And then like I mentioned before, you can join my free Facebook group, “Legacy Giving Made Simple.” I have lots of resources on there, and there is a worksheet that I mentioned before that you can start to jot down notes and be able to craft your case statement from that. And this is me. So this is my contact information, so if anyone has any questions. I know everyone’s probably interested in seeing examples of case statements. I do have a couple examples I would be able to put in the Facebook group that people can see if they’re interested, but certainly, start to do the work on your own case statement.

You can do a search online and find different case statements and see what works and what doesn’t work. Not to say, you know, you should copy anyone’s, but see like what is compelling. Which ones tell stories? Which ones feel like you want to continue reading and contact the person at the end? So that’s what you want to look for and that’s what you want to do to be able to have that case statement to be consistent, focused, used for marketing materials, and have really, really engaged conversations with your donors that lead to legacy gifts.

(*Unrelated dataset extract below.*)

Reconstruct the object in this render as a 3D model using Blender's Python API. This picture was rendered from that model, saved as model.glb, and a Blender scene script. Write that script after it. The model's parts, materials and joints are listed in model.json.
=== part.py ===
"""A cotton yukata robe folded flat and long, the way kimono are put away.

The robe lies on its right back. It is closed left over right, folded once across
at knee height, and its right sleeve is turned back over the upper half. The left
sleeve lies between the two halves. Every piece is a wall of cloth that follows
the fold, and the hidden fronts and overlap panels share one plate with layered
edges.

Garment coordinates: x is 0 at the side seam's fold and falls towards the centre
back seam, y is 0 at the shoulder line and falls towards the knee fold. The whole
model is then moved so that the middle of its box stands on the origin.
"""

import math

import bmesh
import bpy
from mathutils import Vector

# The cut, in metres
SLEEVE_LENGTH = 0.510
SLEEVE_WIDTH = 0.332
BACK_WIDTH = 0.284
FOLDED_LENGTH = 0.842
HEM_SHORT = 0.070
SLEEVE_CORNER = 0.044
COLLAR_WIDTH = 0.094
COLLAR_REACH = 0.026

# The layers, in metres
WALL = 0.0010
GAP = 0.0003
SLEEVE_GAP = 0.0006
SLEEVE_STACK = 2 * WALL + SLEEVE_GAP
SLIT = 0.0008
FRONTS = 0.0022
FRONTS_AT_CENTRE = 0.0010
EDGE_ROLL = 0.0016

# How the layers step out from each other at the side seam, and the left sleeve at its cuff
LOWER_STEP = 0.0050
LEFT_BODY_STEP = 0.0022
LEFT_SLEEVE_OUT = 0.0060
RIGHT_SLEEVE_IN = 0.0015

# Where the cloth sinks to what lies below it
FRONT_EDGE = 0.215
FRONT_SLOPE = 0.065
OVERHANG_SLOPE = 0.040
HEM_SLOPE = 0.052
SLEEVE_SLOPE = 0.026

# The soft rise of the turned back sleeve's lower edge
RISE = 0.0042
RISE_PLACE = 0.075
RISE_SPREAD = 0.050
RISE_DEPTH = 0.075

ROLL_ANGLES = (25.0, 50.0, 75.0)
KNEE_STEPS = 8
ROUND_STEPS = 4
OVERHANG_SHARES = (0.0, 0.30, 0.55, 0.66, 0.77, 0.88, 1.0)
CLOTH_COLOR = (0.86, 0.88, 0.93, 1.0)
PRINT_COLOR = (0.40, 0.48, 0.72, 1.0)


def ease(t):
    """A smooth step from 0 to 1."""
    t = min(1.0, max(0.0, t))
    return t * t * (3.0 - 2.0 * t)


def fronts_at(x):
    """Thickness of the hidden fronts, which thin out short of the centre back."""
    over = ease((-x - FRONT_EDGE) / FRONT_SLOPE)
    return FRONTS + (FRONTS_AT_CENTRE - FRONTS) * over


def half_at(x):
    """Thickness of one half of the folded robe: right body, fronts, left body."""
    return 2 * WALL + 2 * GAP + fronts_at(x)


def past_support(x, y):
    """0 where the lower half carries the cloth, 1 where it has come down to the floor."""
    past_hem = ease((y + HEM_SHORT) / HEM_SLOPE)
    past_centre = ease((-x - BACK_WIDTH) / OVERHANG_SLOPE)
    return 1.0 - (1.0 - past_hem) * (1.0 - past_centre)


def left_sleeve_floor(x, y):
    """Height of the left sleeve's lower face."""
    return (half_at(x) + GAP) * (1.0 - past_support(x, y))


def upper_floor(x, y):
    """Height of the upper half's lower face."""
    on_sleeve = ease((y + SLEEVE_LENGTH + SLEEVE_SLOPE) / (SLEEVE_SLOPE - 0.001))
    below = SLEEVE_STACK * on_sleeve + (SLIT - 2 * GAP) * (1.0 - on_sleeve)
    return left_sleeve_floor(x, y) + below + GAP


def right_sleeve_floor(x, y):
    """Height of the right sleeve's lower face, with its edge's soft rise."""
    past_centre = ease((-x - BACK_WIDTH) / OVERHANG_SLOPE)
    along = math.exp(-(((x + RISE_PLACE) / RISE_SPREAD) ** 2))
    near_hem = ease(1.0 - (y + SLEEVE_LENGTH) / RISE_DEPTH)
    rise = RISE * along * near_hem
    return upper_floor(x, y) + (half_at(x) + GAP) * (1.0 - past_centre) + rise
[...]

So with that, I invite you to come to my Facebook group. It’s a great group. There’s a lot of engagement. There’s a lot of training that I do, weekly lives and lots of resources that I put on there and different programs that I run to help people build out their legacy giving program. So if you’re interested in this material and want to know more about legacy giving and want to create a dependable source of income for your nonprofit, I definitely suggest you check out the group and take advantage of all the resources on there.

Steven: Nice. Lori, that was awesome. Thank you for that. Well, we got some time for questions if folks haven’t asked them already. I know there’s a few in here. We’ll try to get to all of them. I don’t want to keep anyone past three o’clock, but I’ll kind of roll through some ones that came in here. I know you answered a few on the way, Lori, but I think when you were talking about getting to know your donors, Margaret here was asking about formal surveys. Is there room for an actual formal survey where maybe you would get that information and then perhaps segment out the responses and send legacy materials to some based on some answers? Is there any place for doing a survey kind of before this process?

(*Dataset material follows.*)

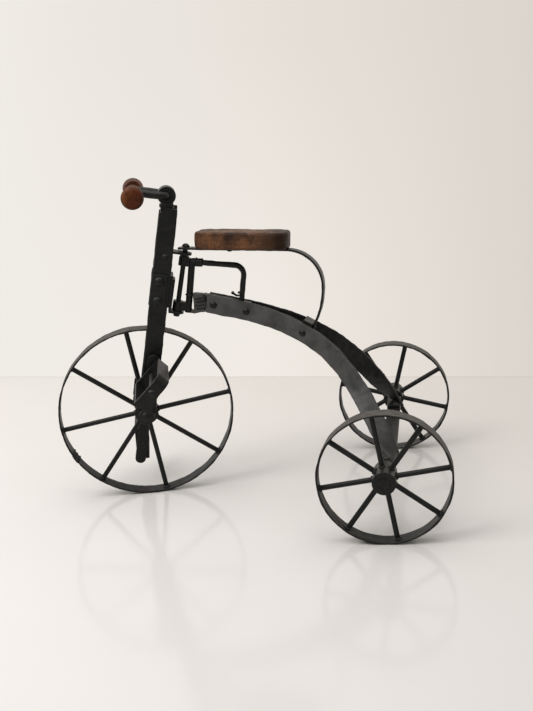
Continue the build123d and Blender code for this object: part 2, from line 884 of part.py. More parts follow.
# ---- seat and spring; both lean together a little towards the right
seat_place = Pos(0, 0, spring_rear_z) * Rot(seat_lean, 0, 0) * Pos(0, 0, -spring_rear_z)
spring_plane = Plane(
    origin=(spring_rear_x, 0, spring_rear_z),
    x_dir=(math.cos(rise), 0, math.sin(rise)),
    z_dir=(-math.sin(rise), 0, math.cos(rise)),
)


def spring_path():
    # flat under the seat, then a long bow down to the cross bar
    tip_x = crossing_x + spring_tip_reach
    tip = (tip_x, spring_rear_z + (tip_x - spring_rear_x) * math.tan(rise))
    rear = (spring_rear_x, spring_rear_z)
    top = Line(tip, rear)
    bow = JernArc(start=rear, tangent=top % 1, radius=spring_bend_radius, arc_size=90 - spring_rise)
    back = JernArc(
        start=bow @ 1, tangent=bow % 1, radius=spring_lower_radius, arc_size=90 - spring_foot_slope
    )
    foot = Line(back @ 1, (back @ 1) + (back % 1) * spring_foot_length)
    return Plane.XZ * Wire([top, bow, back, foot])


def spring_parts(straps):
    path = spring_path()
    start = Plane(origin=path @ 0, x_dir=(0, 1, 0), z_dir=path % 0)
    strip = sweep(start * Rectangle(spring_width, spring_thickness), path=path)
    corners = strip.edges().group_by(SortBy.LENGTH)[0].sort_by(Axis.X)[-2:]
    strip = fillet(corners, spring_tip_radius)
    foot_way = path % 1
    face_way = Vector(-foot_way.Z, 0, foot_way.X)
    if face_way.X < 0:
        face_way = -face_way
    foot_middle = (path @ 1) - foot_way * (spring_foot_length / 2)
    foot_face = foot_middle + face_way * (spring_thickness / 2)
    foot_plane = Plane(origin=foot_face, x_dir=(0, 1, 0), z_dir=face_way)
    shift = (spring_rear_z - foot_middle.Z) * math.tan(math.radians(seat_lean))
    bar = Pos(-shift, 0, cross_bar_depth / 2) * Box(cross_bar_length, cross_bar_height, cross_bar_depth)
    bar = seat_place * (foot_plane.location * bar)
    head = Rot(180, 0, 0) * dome(foot_bolt_head_radius, foot_bolt_head_height)
    bolt = upright(foot_bolt_radius, -spring_thickness, 2 * foot_bolt_radius)
    bolt += Pos(0, 0, -spring_thickness) * head
    bolt = seat_place * (foot_plane.location * bolt)

    pin_gap = axis_plane.location * upright(spring_hole_radius, 0, 2 * pin_head_low)
    clamp = Pos(seat_bolt_forward, 0, -spring_thickness / 2)
    clamp = clamp * (
        upright(seat_bolt_radius, 0, seat_bolt_depth)
        + Rot(180, 0, 0) * dome(seat_bolt_head_radius, seat_bolt_head_height)
    )
    screws = []
    for forward in (seat_screw_inset, seat_front - seat_screw_inset):
        screw = upright(seat_screw_radius, 0, seat_bolt_depth)
        screw += Rot(180, 0, 0) * dome(seat_screw_head_radius, seat_screw_head_height)
        screws.append(Pos(forward, 0, -spring_thickness / 2) * screw)
    fixings = [seat_place * (spring_plane.location * shape) for shape in [clamp] + screws]

    board = extrude(RectangleRounded(seat_length, seat_width, seat_corner_radius), seat_thickness)
    rims = board.edges().group_by(Axis.Z)
    board = fillet(rims[0] + rims[-1], seat_edge_radius)
    board = Pos(seat_front - seat_length / 2, 0, spring_thickness / 2) * board
    board = seat_place * (spring_plane.location * board)
    write("seat_board", less(board, fixings))
    write("seat_bolts", *fixings)
    write("seat_spring", less(seat_place * strip - pin_gap, fixings + [bolt]))
    write("spring_bolt", bolt)
    return less(bar, straps + [bolt])


def frame_parts():
    post = head_post()
    plate = head_plate(post)
    bar = brace_bar(post, plate)
    left = strap()
    straps = both_sides(left)
    bolts = axle_bolts()

    rivets = [through_rivet(station) for station in (front_rivet_station, middle_rivet_station)]
    cross_rivets = both_sides(cross_rivet())
    fixings = rivets + cross_rivets + bolts
    for name, shape in zip(("left", "right"), straps):
        write(f"{name}_strap", less(shape, fixings + [plate]))
    write("backbone_rivets", *(rivets + cross_rivets))
    write("axle_bolts", *bolts)
    write("head_plate", less(plate, rivets))
    write("head_post", post)
    write("brace_bar", bar)
    write("brace_hook", brace_hook(bar))
    cross_bar = spring_parts(straps)
    write("cross_bar", less(cross_bar, cross_rivets).solids().sort_by(SortBy.VOLUME)[-1])

    rear_bar = block(
        (axle_bar_x - axle_bar_width / 2, -shoulder_y, axle_bar_top - axle_bar_height),
        (axle_bar_x + axle_bar_width / 2, shoulder_y, axle_bar_top),
    )
    stub = crossways(stub_radius, shoulder_y - stub_root, axle_end_y, 0, rear_wheel_radius)
    rear_bar += stub + mirror(stub, Plane.XZ)
    write("rear_axle", less(rear_bar, bolts))
    washer_out = shoulder_y + axle_washer_thickness
    washer = spacer(shoulder_y, washer_out, rear_washer_radius, stub_radius)
    write("axle_washers", *both_sides(Pos(0, 0, rear_wheel_radius) * washer))
    ring_in = track_half + hub_half - hub_recess_depth + side_gap
    ring = spacer(ring_in, track_half + hub_half - side_gap, ring_radius, stub_radius)
    write("axle_rings", *both_sides(Pos(0, 0, rear_wheel_radius) * ring))


front_wheel()
front_axle()
axle_spacers()
cranks_and_pedals()
fork_head()
handlebar_parts()
steering_pin()
frame_parts()
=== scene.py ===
import json
import math
import random

import bmesh
import bpy
import numpy as np
from mathutils import Matrix, Vector

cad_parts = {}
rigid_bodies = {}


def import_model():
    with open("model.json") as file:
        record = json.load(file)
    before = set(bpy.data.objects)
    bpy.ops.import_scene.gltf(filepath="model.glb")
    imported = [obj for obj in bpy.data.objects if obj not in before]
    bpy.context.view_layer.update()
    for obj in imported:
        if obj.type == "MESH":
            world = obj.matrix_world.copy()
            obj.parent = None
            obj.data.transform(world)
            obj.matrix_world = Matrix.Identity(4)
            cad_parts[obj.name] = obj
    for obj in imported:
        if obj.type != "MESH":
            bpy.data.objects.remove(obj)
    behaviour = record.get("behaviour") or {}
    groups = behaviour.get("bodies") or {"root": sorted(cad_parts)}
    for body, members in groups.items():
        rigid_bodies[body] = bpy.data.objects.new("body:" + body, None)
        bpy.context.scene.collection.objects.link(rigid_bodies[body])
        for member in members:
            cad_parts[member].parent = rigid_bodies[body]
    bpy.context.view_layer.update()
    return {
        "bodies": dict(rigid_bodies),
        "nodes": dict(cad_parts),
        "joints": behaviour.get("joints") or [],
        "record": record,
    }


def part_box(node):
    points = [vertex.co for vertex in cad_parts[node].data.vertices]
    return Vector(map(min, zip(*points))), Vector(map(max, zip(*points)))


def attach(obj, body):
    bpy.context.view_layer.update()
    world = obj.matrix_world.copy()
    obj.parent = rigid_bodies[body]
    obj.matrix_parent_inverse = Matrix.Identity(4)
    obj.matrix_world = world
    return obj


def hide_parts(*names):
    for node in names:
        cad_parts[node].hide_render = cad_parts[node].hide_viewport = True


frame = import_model()
nodes = frame["nodes"]
scene = bpy.context.scene
mm = 0.001


def middleOf(node):
    low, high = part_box(node)
    return (low + high) / 2


def jointNamed(name):
    return next(joint for joint in frame["joints"] if joint["name"] == name)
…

Lori: Absolutely. So you could do a survey to get the information when you’re crafting your case statement. So you can start with that or after you craft your case statement and . . . I mean, there’s always room for a survey. Survey is a great marketing tool for anything within a nonprofit but also with legacy. I would say it wouldn’t take the place of having one-on-one conversations with a few donors that are really engaged. That’s really the best way because then you could ask follow-up questions, but a survey is a great tool to use as well.

Steven: That makes sense. More than a few people ask kind of a variation of the same question, Lori. So I’ll kind of combine it in this way. If your organization has a lot of kind of maybe different service offerings or maybe have a wide footprint, is there any logic to having multiple case statements that maybe get sent to different donors may be based on their interests or maybe funds they’ve donated to? Is there room for that or should you only just have one all the time?

Lori: I do come across that sometimes, and I think it’s best to have one case statement that if you have different areas of funding to keep it then a little more general and then extract. Yeah. Sorry, extracting language from it. So when you’re working with certain donors that you know are interested in different programs, that’s when you could change the language for that, those marketing pieces, but your case statement should really just keep it simple. You know, just keep it at one because then it gets a little too confusing.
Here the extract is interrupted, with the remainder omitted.